* [Material provided]
——

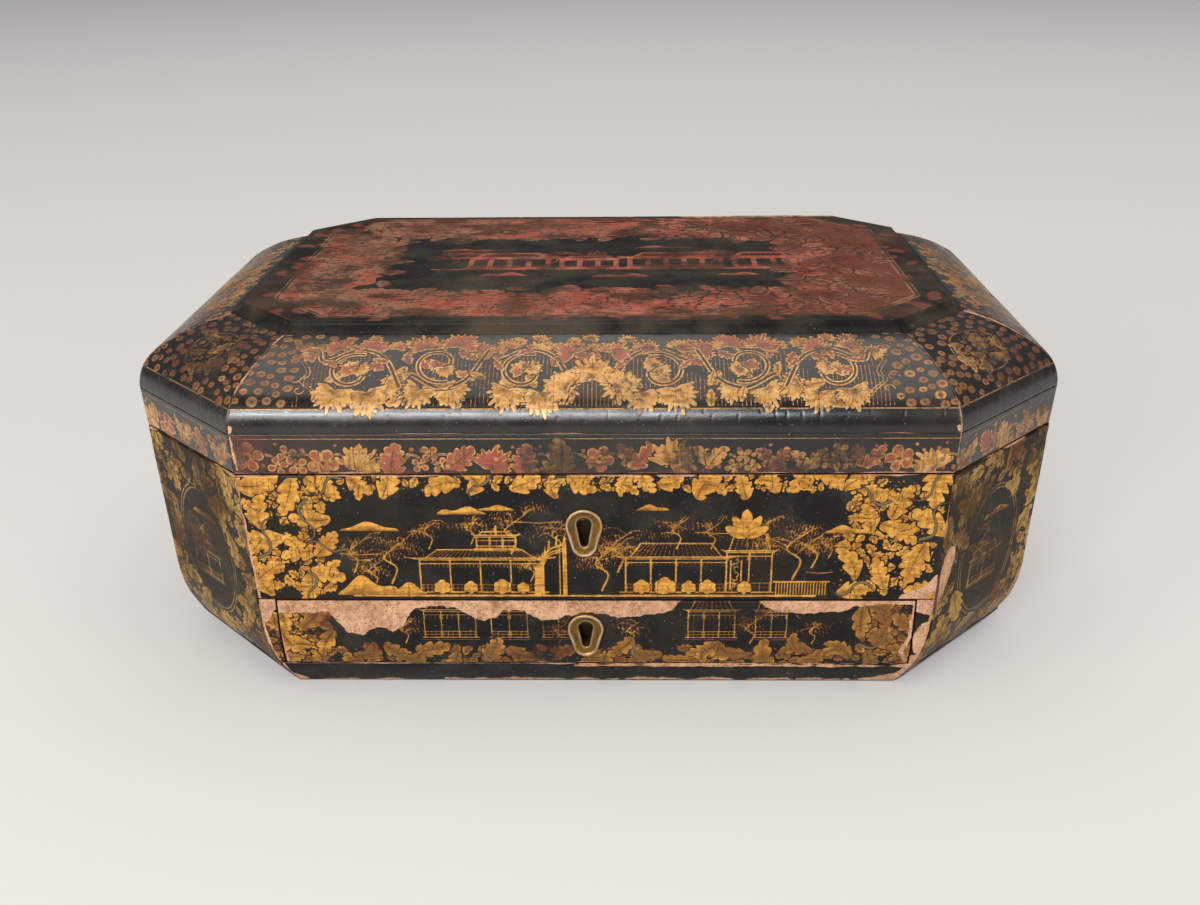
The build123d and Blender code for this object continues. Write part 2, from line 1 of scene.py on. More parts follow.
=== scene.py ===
# A worn lacquer work box: the painted boards, the brass and the small screws are dressed here
import json
from math import acos, cos, pi, radians, sin, sqrt, tau

import bpy
import numpy as np
from mathutils import Matrix, Vector

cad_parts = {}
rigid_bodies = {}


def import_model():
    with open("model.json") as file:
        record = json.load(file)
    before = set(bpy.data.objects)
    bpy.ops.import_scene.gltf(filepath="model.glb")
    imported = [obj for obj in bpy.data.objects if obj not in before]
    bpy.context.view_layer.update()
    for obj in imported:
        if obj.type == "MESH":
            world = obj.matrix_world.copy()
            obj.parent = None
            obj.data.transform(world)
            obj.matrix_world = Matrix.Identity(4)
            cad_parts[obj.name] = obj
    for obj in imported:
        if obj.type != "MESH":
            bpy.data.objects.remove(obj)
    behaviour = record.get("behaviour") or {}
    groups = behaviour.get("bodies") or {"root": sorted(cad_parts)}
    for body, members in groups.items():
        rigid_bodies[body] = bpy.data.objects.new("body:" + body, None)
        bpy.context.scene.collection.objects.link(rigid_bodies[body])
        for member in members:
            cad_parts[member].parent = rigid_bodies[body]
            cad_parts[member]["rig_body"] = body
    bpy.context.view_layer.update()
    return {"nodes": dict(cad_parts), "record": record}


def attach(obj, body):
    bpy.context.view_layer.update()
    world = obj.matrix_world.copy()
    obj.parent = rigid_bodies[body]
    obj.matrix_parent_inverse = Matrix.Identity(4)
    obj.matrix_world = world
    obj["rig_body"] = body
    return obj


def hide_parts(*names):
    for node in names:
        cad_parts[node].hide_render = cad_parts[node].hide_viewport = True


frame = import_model()
nodes = frame["nodes"]
mm = 0.001

# The outline that the solids have, in millimetres
form = {
    "halfWidth": 182.0, "halfDepth": 128.0, "cornerReach": 260.0 / sqrt(2), "middleY": -1.2,
    "frontHalf": 132.0, "endHalf": 78.0, "cornerHalf": 35.355, "cornerMiddle": 38.184,
    "caseTop": 95.0, "kneeHeight": 32.0, "openingTop": 42.0, "footRail": 11.0, "lockShift": -3.5,
    "rimSetback": 0.8, "frontSetbacks": (2.0, 10.0), "sideSetbacks": (3.4, 16.0),
    "lidBase": 95.3, "arris": 111.5, "bandHeight": 16.2, "bandLean": 1.0,
    "edgeRadius": 18.0, "wideRadius": 76.0, "crown": 50.0, "shoulderRun": 36.0, "shoulderTravel": 51.4,
    "coveRun": 4.5, "coveHeight": 3.8,
}
sideNames = ["front", "front_right_corner", "right", "back_right_corner",
             "back", "back_left_corner", "left", "front_left_corner"]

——

* [Aim of the exercise] Write out the listing's lines exactly, from its first line through the line that contains "imported = [obj", and stop there.

* [Solved problem]
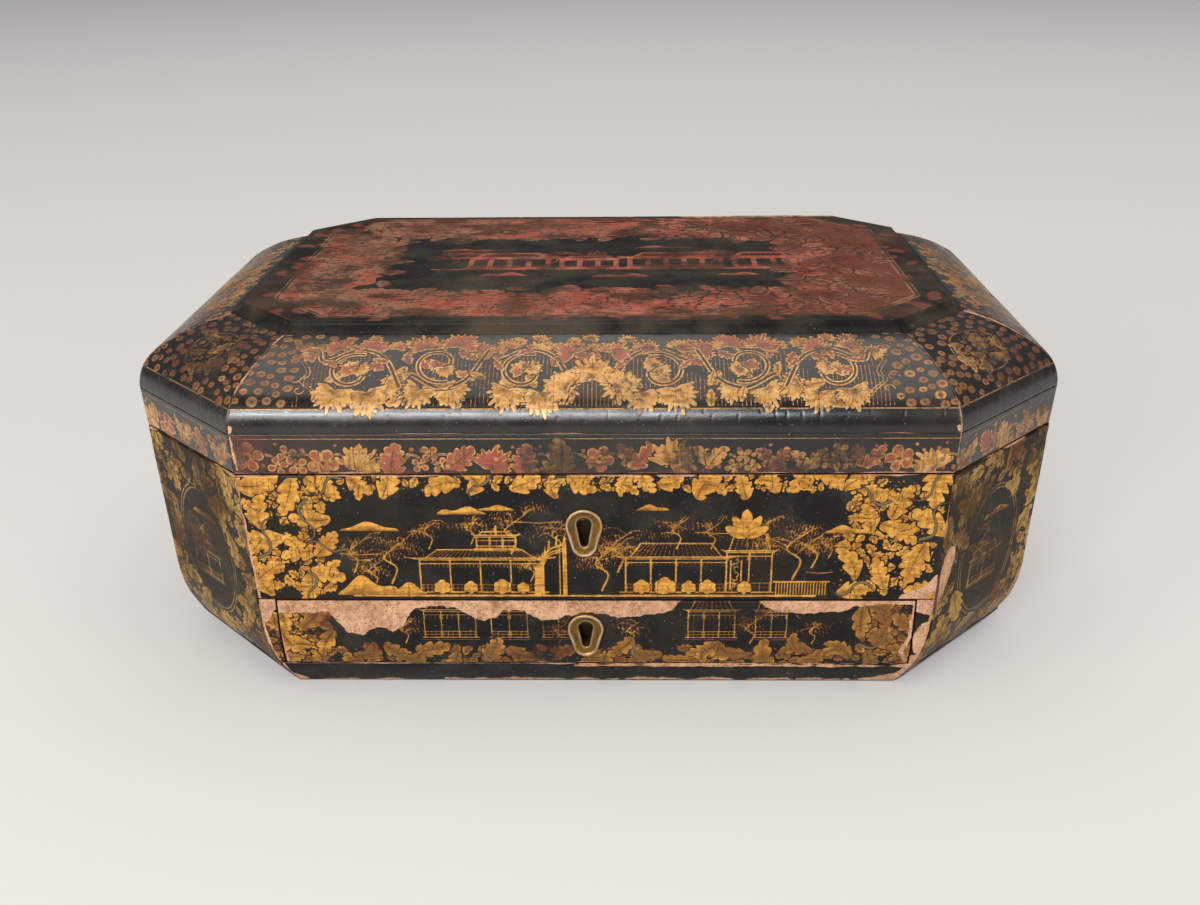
The build123d and Blender code for this object continues. Write part 2, from line 1 of scene.py on. More parts follow.
=== scene.py ===
# A worn lacquer work box: the painted boards, the brass and the small screws are dressed here
import json
from math import acos, cos, pi, radians, sin, sqrt, tau

import bpy
import numpy as np
from mathutils import Matrix, Vector

cad_parts = {}
rigid_bodies = {}


def import_model():
    with open("model.json") as file:
        record = json.load(file)
    before = set(bpy.data.objects)
    bpy.ops.import_scene.gltf(filepath="model.glb")
    imported = [obj for obj in bpy.data.objects if obj not in before]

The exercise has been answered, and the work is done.